Immer mehr Prominenz schaltet sich in den Abstimmungskampf ein. So wirbt der Schauspieler Roberto Benigni („La vita è bella“, „To Rome With Love“) unermüdlich für ein „Ja“. Auch die Wirtschaft hat sich in den Wahlkampf eingeschaltet.
Auch wenn Renzi nach einer Abstimmungsniederlage nicht zurücktreten sollte, so würden seine Tage als Ministerpräsident wohl gezählt sein. Der „Nimbus Renzi“ jedenfalls wäre im Eimer.
Kein Nachfolger in Sicht
Natürlich geht das Leben auch ohne Renzi weiter. Doch was kommt nach ihm? Dann geht wohl der in Italien traditionelle Zerfleischungsprozess wieder los. Bis sich dann eine neue Formation gefestigt hat, um endlich die dringenden Probleme anzugehen, könnte es wieder Jahre dauern.
Und wer würde nach Renzi kommen? Bei der Linken hat sich bisher kein „Macher“ wie Renzi profiliert. Die Berlusconi-Partei, die nicht einmal mehr 10 % der Wähler mobilisieren kann, ist dabei, den völlig uncharismatischen Mailänder Manager Stefano Parisi aufzubauen. Er hatte die Bürgermeisterwahl in Mailand verloren und ist auch in der Forza Italia-Partei umstritten.

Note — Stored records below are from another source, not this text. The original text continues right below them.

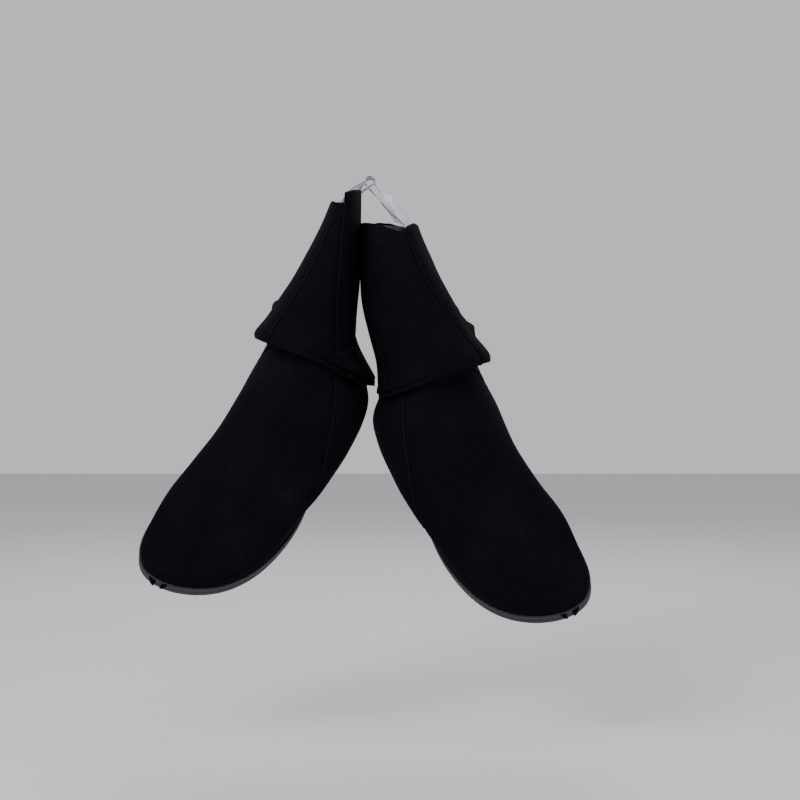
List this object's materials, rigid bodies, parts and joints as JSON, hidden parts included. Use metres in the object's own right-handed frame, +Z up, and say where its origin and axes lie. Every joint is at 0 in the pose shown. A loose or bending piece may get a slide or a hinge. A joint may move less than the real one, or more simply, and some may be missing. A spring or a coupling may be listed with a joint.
{
  "type": "neoprene_boots",
  "caption": "Black pull-on neoprene water-sports boots with rubber soles and red linings, hung by their cuff loops with the toes splayed apart",
  "frame": {"origin": "top of the hanging loops, where both rest on a hook", "axes": "+Z up, +Y towards the wall behind, the insteps face -Y, the left foot's boot is at -X"},
  "size_m": [0.3555, 0.1534, 0.3662],
  "materials": {
    "neoprene": "matt fine knit over foam",
    "lining": "red knit",
    "sole_rubber": "stippled matt",
    "seam_thread": "matt thread",
    "seam_tape": "smooth tape",
    "loop_tape": "translucent woven tape",
    "insole_board": "fibre board",
    "footbed_foam": "foam"
  },
  "bodies": {
    "left_foot": {"left_outsole": "sole_rubber", "left_rand": "sole_rubber", "left_insole_board": "insole_board", "left_vamp_panel": "neoprene", "left_heel_panel": "neoprene", "left_foot_lining": "lining", "left_footbed": "footbed_foam", "left_foot_seam_thread": "seam_thread"},
    "left_shaft": {"left_shaft_front_panel": "neoprene", "left_shaft_back_panel": "neoprene", "left_shaft_lining": "lining", "left_shaft_seam_thread": "seam_thread", "left_seam_tape": "seam_tape", "left_hang_loop": "loop_tape", "left_loop_tack": "seam_thread"},
    "right_foot": {"right_outsole": "sole_rubber", "right_rand": "sole_rubber", "right_insole_board": "insole_board", "right_vamp_panel": "neoprene", "right_heel_panel": "neoprene", "right_foot_lining": "lining", "right_footbed": "footbed_foam", "right_foot_seam_thread": "seam_thread"},
    "right_shaft": {"right_shaft_front_panel": "neoprene", "right_shaft_back_panel": "neoprene", "right_shaft_lining": "lining", "right_shaft_seam_thread": "seam_thread", "right_seam_tape": "seam_tape", "right_hang_loop": "loop_tape", "right_loop_tack": "seam_thread"}
  },
  "joints": [
    {"name": "left_swing", "type": "hinge", "parent": "right_shaft", "child": "left_shaft", "pos_m": [0, 0, 0], "axis": [0, 1, 0], "range_deg": [0, 25]},
    {"name": "left_ankle", "type": "hinge", "parent": "left_shaft", "child": "left_foot", "pos_m": [-0.05612, -0.10251, -0.15346], "axis": [-0.9191, 0, 0.3939], "range_deg": [-6, 50], "stiffness_Nm_per_rad": 2, "springref_deg": -3.72},
    {"name": "right_ankle", "type": "hinge", "parent": "right_shaft", "child": "right_foot", "pos_m": [0.06196, -0.10251, -0.17111], "axis": [-0.9397, 0, -0.342], "range_deg": [-6, 50], "stiffness_Nm_per_rad": 2, "springref_deg": -3.72}
  ]
}
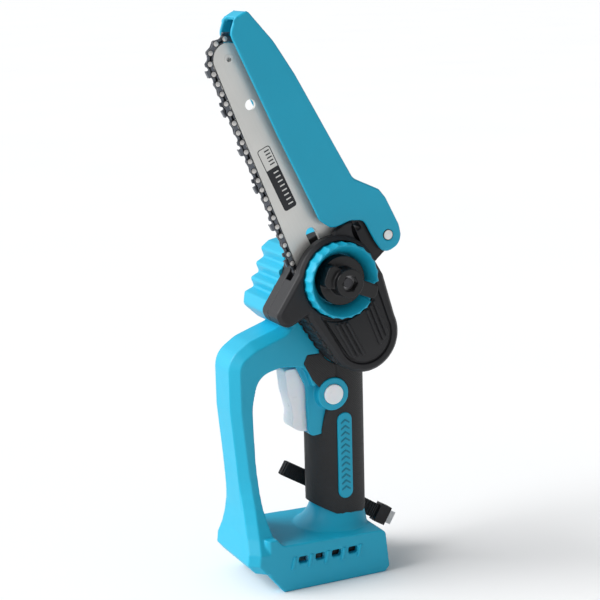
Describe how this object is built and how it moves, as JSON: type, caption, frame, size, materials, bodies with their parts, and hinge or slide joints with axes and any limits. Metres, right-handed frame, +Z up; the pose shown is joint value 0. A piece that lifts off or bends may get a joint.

Und wenn die populistischen „Fünf Sterne“ an die Macht gelangten? Dann, so droht Beppe Grillo, tritt Italien aus dem Euro und vielleicht auch aus der EU aus. Das würde die Gemeinschaft wohl nur schwer verkraften.
Vielleicht sagen sich im letzten Moment doch einige Italiener: Dann doch lieber Renzi, dann haben wir wenigstens Ruhe. Ob es nun zwei oder nur eine Parlamentskammer gibt, ist uns egal.